> **Your task**
Every line in the listing is to be echoed verbatim.

> **Records with modeling code**
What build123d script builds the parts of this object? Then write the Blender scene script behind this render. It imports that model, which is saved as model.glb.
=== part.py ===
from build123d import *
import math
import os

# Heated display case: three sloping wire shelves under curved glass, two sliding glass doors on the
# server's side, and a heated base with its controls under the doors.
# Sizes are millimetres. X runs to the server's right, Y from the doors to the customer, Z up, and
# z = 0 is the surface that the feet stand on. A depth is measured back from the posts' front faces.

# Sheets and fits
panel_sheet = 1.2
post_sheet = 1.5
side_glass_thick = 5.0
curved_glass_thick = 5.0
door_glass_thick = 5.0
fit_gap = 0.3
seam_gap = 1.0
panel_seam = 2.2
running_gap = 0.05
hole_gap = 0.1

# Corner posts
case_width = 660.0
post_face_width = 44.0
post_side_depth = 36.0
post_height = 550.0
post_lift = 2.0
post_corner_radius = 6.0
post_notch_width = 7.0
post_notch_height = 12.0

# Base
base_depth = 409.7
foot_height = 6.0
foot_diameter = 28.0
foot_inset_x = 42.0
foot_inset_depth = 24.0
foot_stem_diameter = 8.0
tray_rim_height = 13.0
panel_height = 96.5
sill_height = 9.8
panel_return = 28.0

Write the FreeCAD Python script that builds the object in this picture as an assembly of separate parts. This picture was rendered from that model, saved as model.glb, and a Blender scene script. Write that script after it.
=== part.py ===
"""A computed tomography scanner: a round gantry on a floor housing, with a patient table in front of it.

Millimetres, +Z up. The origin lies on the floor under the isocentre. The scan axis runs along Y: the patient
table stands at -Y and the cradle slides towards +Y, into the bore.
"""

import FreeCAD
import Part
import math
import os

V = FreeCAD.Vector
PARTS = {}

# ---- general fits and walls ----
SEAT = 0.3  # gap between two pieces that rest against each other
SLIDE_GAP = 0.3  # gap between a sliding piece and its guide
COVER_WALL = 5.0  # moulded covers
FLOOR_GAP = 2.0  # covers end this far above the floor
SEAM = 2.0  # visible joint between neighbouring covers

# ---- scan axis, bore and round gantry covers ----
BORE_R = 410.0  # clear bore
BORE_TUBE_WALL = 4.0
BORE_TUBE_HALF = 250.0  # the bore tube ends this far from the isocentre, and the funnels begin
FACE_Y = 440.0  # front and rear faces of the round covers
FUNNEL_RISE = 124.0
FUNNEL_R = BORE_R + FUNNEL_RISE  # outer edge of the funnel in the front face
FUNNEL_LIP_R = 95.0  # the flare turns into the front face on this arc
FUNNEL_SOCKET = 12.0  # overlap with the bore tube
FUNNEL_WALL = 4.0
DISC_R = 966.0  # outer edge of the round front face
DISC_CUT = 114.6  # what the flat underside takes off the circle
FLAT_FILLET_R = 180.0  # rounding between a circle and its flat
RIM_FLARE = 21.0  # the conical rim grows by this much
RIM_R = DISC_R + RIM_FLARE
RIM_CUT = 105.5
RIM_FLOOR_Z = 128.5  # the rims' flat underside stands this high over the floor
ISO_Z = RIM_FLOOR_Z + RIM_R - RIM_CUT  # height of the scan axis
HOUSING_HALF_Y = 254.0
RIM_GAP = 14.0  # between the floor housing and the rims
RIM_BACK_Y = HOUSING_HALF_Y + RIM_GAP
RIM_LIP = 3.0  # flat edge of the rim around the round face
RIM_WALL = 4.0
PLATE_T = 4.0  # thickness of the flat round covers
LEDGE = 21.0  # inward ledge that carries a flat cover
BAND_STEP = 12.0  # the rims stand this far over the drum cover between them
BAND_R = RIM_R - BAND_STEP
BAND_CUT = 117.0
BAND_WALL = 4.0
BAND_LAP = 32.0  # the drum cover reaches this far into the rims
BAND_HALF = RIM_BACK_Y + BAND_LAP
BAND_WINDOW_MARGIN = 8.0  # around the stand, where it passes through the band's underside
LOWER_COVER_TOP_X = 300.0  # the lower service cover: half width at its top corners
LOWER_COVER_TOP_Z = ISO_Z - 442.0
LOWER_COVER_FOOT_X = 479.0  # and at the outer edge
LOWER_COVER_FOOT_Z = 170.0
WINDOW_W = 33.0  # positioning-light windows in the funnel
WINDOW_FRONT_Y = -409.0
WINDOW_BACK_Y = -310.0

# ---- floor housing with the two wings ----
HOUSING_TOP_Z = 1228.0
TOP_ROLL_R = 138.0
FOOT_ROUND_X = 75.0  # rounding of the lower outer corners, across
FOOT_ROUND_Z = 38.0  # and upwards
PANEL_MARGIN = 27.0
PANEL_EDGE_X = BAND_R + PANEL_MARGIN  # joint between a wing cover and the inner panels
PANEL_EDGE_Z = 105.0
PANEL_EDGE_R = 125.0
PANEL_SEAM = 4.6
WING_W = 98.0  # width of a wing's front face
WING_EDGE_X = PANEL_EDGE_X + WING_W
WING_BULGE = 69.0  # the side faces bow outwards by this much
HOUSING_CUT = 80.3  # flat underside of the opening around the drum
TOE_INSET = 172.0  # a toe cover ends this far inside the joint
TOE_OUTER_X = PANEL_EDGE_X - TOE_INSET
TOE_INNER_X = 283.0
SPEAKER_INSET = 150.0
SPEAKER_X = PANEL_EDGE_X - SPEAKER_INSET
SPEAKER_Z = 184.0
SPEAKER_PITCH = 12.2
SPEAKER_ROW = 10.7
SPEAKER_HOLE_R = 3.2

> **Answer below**
What build123d script builds the parts of this object? Then write the Blender scene script behind this render. It imports that model, which is saved as model.glb.
=== part.py ===
from build123d import *
import math
import os

# Heated display case: three sloping wire shelves under curved glass, two sliding glass doors on the
# server's side, and a heated base with its controls under the doors.
# Sizes are millimetres. X runs to the server's right, Y from the doors to the customer, Z up, and
# z = 0 is the surface that the feet stand on. A depth is measured back from the posts' front faces.

# Sheets and fits
panel_sheet = 1.2
post_sheet = 1.5
side_glass_thick = 5.0
curved_glass_thick = 5.0
door_glass_thick = 5.0
fit_gap = 0.3
seam_gap = 1.0
panel_seam = 2.2
running_gap = 0.05
hole_gap = 0.1

# Corner posts
case_width = 660.0
post_face_width = 44.0
post_side_depth = 36.0
post_height = 550.0
post_lift = 2.0
post_corner_radius = 6.0
post_notch_width = 7.0
post_notch_height = 12.0

# Base
base_depth = 409.7
foot_height = 6.0
foot_diameter = 28.0
foot_inset_x = 42.0
foot_inset_depth = 24.0
foot_stem_diameter = 8.0
tray_rim_height = 13.0
panel_height = 96.5
sill_height = 9.8
panel_return = 28.0

Write the FreeCAD Python script that builds the object in this picture as an assembly of separate parts. This picture was rendered from that model, saved as model.glb, and a Blender scene script. Write that script after it.
=== part.py ===
"""A computed tomography scanner: a round gantry on a floor housing, with a patient table in front of it.

Millimetres, +Z up. The origin lies on the floor under the isocentre. The scan axis runs along Y: the patient
table stands at -Y and the cradle slides towards +Y, into the bore.
"""

import FreeCAD
import Part
import math
import os

V = FreeCAD.Vector
PARTS = {}

# ---- general fits and walls ----
SEAT = 0.3  # gap between two pieces that rest against each other
SLIDE_GAP = 0.3  # gap between a sliding piece and its guide
COVER_WALL = 5.0  # moulded covers
FLOOR_GAP = 2.0  # covers end this far above the floor
SEAM = 2.0  # visible joint between neighbouring covers

# ---- scan axis, bore and round gantry covers ----
BORE_R = 410.0  # clear bore
BORE_TUBE_WALL = 4.0
BORE_TUBE_HALF = 250.0  # the bore tube ends this far from the isocentre, and the funnels begin
FACE_Y = 440.0  # front and rear faces of the round covers
FUNNEL_RISE = 124.0
FUNNEL_R = BORE_R + FUNNEL_RISE  # outer edge of the funnel in the front face
FUNNEL_LIP_R = 95.0  # the flare turns into the front face on this arc
FUNNEL_SOCKET = 12.0  # overlap with the bore tube
FUNNEL_WALL = 4.0
DISC_R = 966.0  # outer edge of the round front face
DISC_CUT = 114.6  # what the flat underside takes off the circle
FLAT_FILLET_R = 180.0  # rounding between a circle and its flat
RIM_FLARE = 21.0  # the conical rim grows by this much
RIM_R = DISC_R + RIM_FLARE
RIM_CUT = 105.5
RIM_FLOOR_Z = 128.5  # the rims' flat underside stands this high over the floor
ISO_Z = RIM_FLOOR_Z + RIM_R - RIM_CUT  # height of the scan axis
HOUSING_HALF_Y = 254.0
RIM_GAP = 14.0  # between the floor housing and the rims
RIM_BACK_Y = HOUSING_HALF_Y + RIM_GAP
RIM_LIP = 3.0  # flat edge of the rim around the round face
RIM_WALL = 4.0
PLATE_T = 4.0  # thickness of the flat round covers
LEDGE = 21.0  # inward ledge that carries a flat cover
BAND_STEP = 12.0  # the rims stand this far over the drum cover between them
BAND_R = RIM_R - BAND_STEP
BAND_CUT = 117.0
BAND_WALL = 4.0
BAND_LAP = 32.0  # the drum cover reaches this far into the rims
BAND_HALF = RIM_BACK_Y + BAND_LAP
BAND_WINDOW_MARGIN = 8.0  # around the stand, where it passes through the band's underside
LOWER_COVER_TOP_X = 300.0  # the lower service cover: half width at its top corners
LOWER_COVER_TOP_Z = ISO_Z - 442.0
LOWER_COVER_FOOT_X = 479.0  # and at the outer edge
LOWER_COVER_FOOT_Z = 170.0
WINDOW_W = 33.0  # positioning-light windows in the funnel
WINDOW_FRONT_Y = -409.0
WINDOW_BACK_Y = -310.0

# ---- floor housing with the two wings ----
HOUSING_TOP_Z = 1228.0
TOP_ROLL_R = 138.0
FOOT_ROUND_X = 75.0  # rounding of the lower outer corners, across
FOOT_ROUND_Z = 38.0  # and upwards
PANEL_MARGIN = 27.0
PANEL_EDGE_X = BAND_R + PANEL_MARGIN  # joint between a wing cover and the inner panels
PANEL_EDGE_Z = 105.0
PANEL_EDGE_R = 125.0
PANEL_SEAM = 4.6
WING_W = 98.0  # width of a wing's front face
WING_EDGE_X = PANEL_EDGE_X + WING_W
WING_BULGE = 69.0  # the side faces bow outwards by this much
HOUSING_CUT = 80.3  # flat underside of the opening around the drum
TOE_INSET = 172.0  # a toe cover ends this far inside the joint
TOE_OUTER_X = PANEL_EDGE_X - TOE_INSET
TOE_INNER_X = 283.0
SPEAKER_INSET = 150.0
SPEAKER_X = PANEL_EDGE_X - SPEAKER_INSET
SPEAKER_Z = 184.0
SPEAKER_PITCH = 12.2
SPEAKER_ROW = 10.7
SPEAKER_HOLE_R = 3.2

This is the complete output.